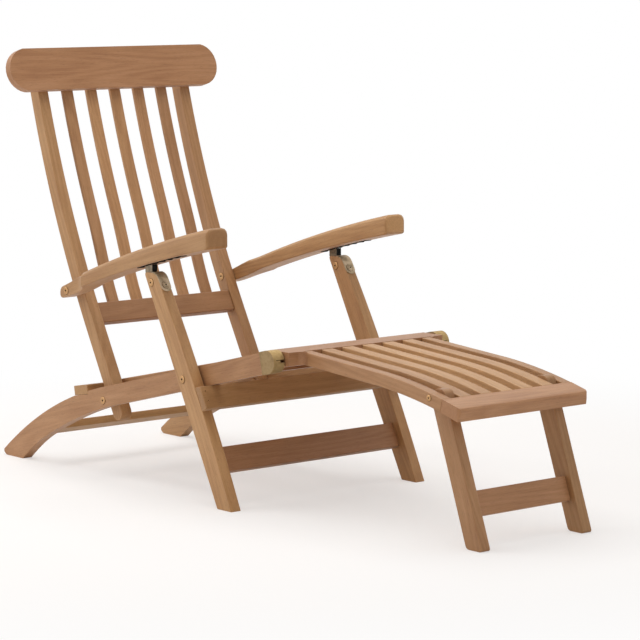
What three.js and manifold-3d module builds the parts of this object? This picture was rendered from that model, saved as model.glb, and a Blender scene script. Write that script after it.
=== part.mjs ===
// Steamer deck chair: a folding teak recliner with a slatted seat, a bent slatted
// back, two arms whose racks rest on the front legs, and a footrest with its own legs.
// Millimetres. +X points to the footrest, +Z up, and the chair is alike on both
// sides of the plane Y = 0. Left and right are those of the person who sits in it.
import * as THREE from "three";
import { mergeVertices } from "three/addons/utils/BufferGeometryUtils.js";
import Module from "manifold-3d";

const wasm = await Module();
wasm.setup();

// Sizes shared by many pieces
const fit = 0.3; // gap between pieces that are screwed, glued or riveted together
const running = 0.5; // gap beside a piece that turns or slides
const overrun = 12; // how far a cutter reaches past what it cuts
const slice = 0.01; // thinnest slice of a shape that is still worth a face
const degree = Math.PI / 180;

// Three of the pivots, along and up, before the chair is centred
const reclinePivot = { x: -469.4, z: 179.4 };
const armPivot = { x: -593.3, z: 422.7 };
const legPivot = { x: -122.1, z: 269.6 };

// Seat rails: straight, then bent down to the heel that stands on the floor
const rail = {
  inner: 221,
  thickness: 25.5,
  depth: 46,
  slope: 13.4 * degree,
  noseReach: 267,
  kneeReach: 328,
  bendRadius: 1226,
  swell: 3.2,
  tipAlong: 1075,
  heelAlong: 875,
  heelFront: -808,
  heelRear: -877,
  heelSag: { x: -750, z: 48 },
  tipSag: { x: -891, z: 5 },
};
const railOuter = rail.inner + rail.thickness;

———

- **PROBLEM DETAILS**: Go through the listing and copy all of it exactly.

- **TASK ANSWER**:
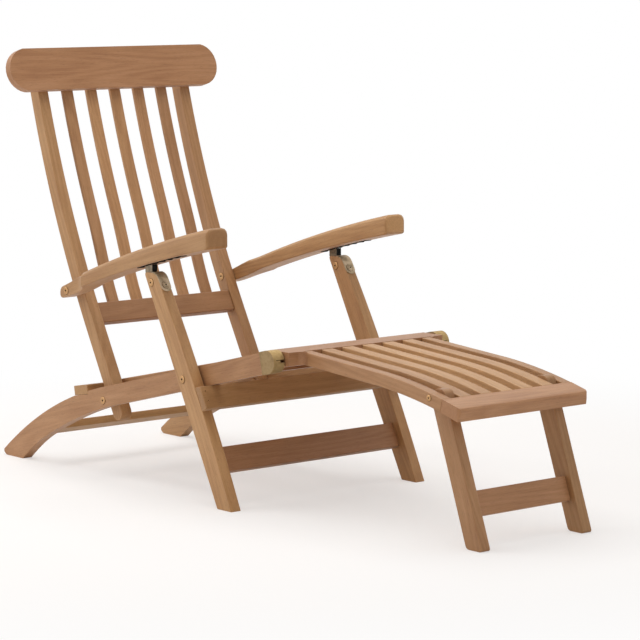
What three.js and manifold-3d module builds the parts of this object? This picture was rendered from that model, saved as model.glb, and a Blender scene script. Write that script after it.
=== part.mjs ===
// Steamer deck chair: a folding teak recliner with a slatted seat, a bent slatted
// back, two arms whose racks rest on the front legs, and a footrest with its own legs.
// Millimetres. +X points to the footrest, +Z up, and the chair is alike on both
// sides of the plane Y = 0. Left and right are those of the person who sits in it.
import * as THREE from "three";
import { mergeVertices } from "three/addons/utils/BufferGeometryUtils.js";
import Module from "manifold-3d";

const wasm = await Module();
wasm.setup();

// Sizes shared by many pieces
const fit = 0.3; // gap between pieces that are screwed, glued or riveted together
const running = 0.5; // gap beside a piece that turns or slides
const overrun = 12; // how far a cutter reaches past what it cuts
const slice = 0.01; // thinnest slice of a shape that is still worth a face
const degree = Math.PI / 180;

// Three of the pivots, along and up, before the chair is centred
const reclinePivot = { x: -469.4, z: 179.4 };
const armPivot = { x: -593.3, z: 422.7 };
const legPivot = { x: -122.1, z: 269.6 };

// Seat rails: straight, then bent down to the heel that stands on the floor
const rail = {
  inner: 221,
  thickness: 25.5,
  depth: 46,
  slope: 13.4 * degree,
  noseReach: 267,
  kneeReach: 328,
  bendRadius: 1226,
  swell: 3.2,
  tipAlong: 1075,
  heelAlong: 875,
  heelFront: -808,
  heelRear: -877,
  heelSag: { x: -750, z: 48 },
  tipSag: { x: -891, z: 5 },
};
const railOuter = rail.inner + rail.thickness;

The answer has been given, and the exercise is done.